I’ve learned that there are lots of parents (and 99.9% of teachers) who despise the STAAR. I’ve learned that parents can opt their kids out of STAAR, but it comes with consequences for the schools. ( I even learned that the STAAR test actually reduced the amount of space for the English essay-writing portion from two pages to one to save money). I’ve learned that everything that’s important in education comes with government-strings attached.

I’ve learned that we can say pretty slogans like “No Child Left Behind” or “Race to the Top.” It’s like being a spectator and yelling, “Go, team, go!” But you know someone always loses.

While I don’t regret a minute I spent in the public sector, real change is needed there on so many levels. After 30 years of hearing “we need smaller classes, we need better health care, we need better pay, we need better representation,” nothing positive has happened.

Instead, the profession (much like the police) has been disgraced and vilified by the politicians. Some say we are glorified babysitters. We are expected to teach all children regardless of their personal circumstances, and let me tell you, it’s a mess out there. A mess that the precious STAAR or any other state-initiated test could never even begin to measure. Yet money talks, and you can bet your bottom dollar that there are politicians profiting from the STAAR.

I’ve learned that taking “$262 million from 2021-24” to pay Cambium Assessment (based in Washington, D.C.) to “manage the administration, scoring and reporting of all student assessment on one online platform” and giving Pearson, during the same timeframe, an “additional $126 million to develop and construct the assessment” (Texas Tribune) will not change anything. It will simply line the pockets of the special interests (I’ve also learned that “lobbying” is simply a word for “legal bribery”) and continue to keep the educational companies flourishing.

I’ve learned that our politicians (in general, because they do, after all, generalize us teachers, police, etc.), seem to have their own agendas that go to the highest bidders. I mean, let’s face it, school shooting? Blame the guns. Any shooting, blame the guns. This, too, has been going on forever. No change.

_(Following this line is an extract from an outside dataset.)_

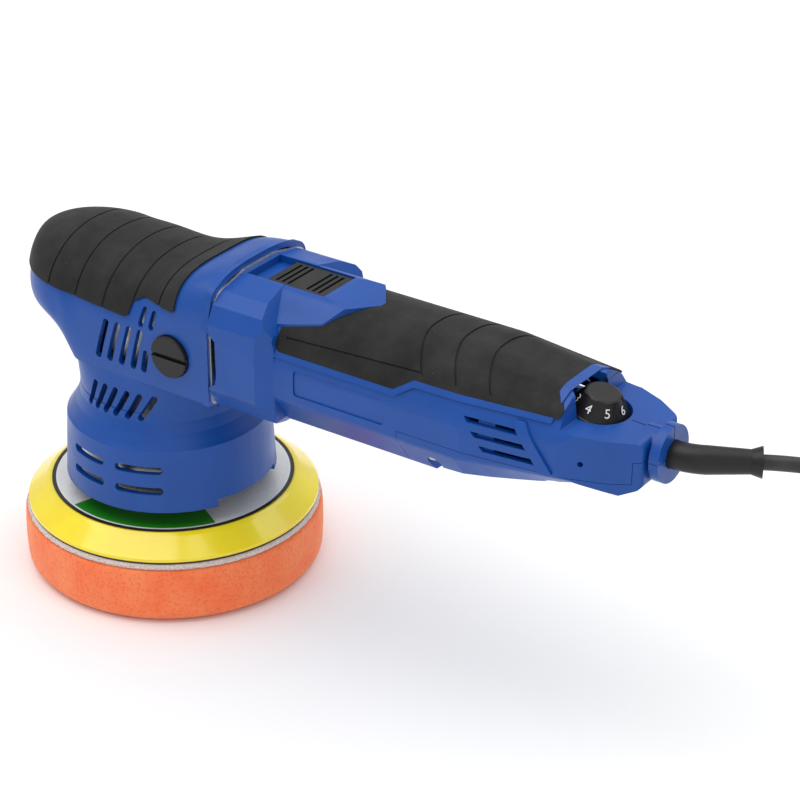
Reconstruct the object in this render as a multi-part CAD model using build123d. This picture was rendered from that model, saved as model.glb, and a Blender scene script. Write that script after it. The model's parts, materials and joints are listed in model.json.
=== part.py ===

And don’t even get me started on what I’ve learned about the media’s involvement. How can I give a murderer 24/7 coverage after a school shooting, call him by name, but the teachers who laid their lives down for their kids get short-lived, if any, recognition at all? How tragic is that? (And the heroes who have thwarted mass shootings from happening are just swept under the rug to accommodate that “get rid of the guns agenda.”)

I’ve learned that the approximately $388 million paid for STAAR could easily put a trained police officer on every school campus in Texas. So I leave you with this: Are our children really as important as you make them out to be or are we going to continue to get lip service for the next 30 years?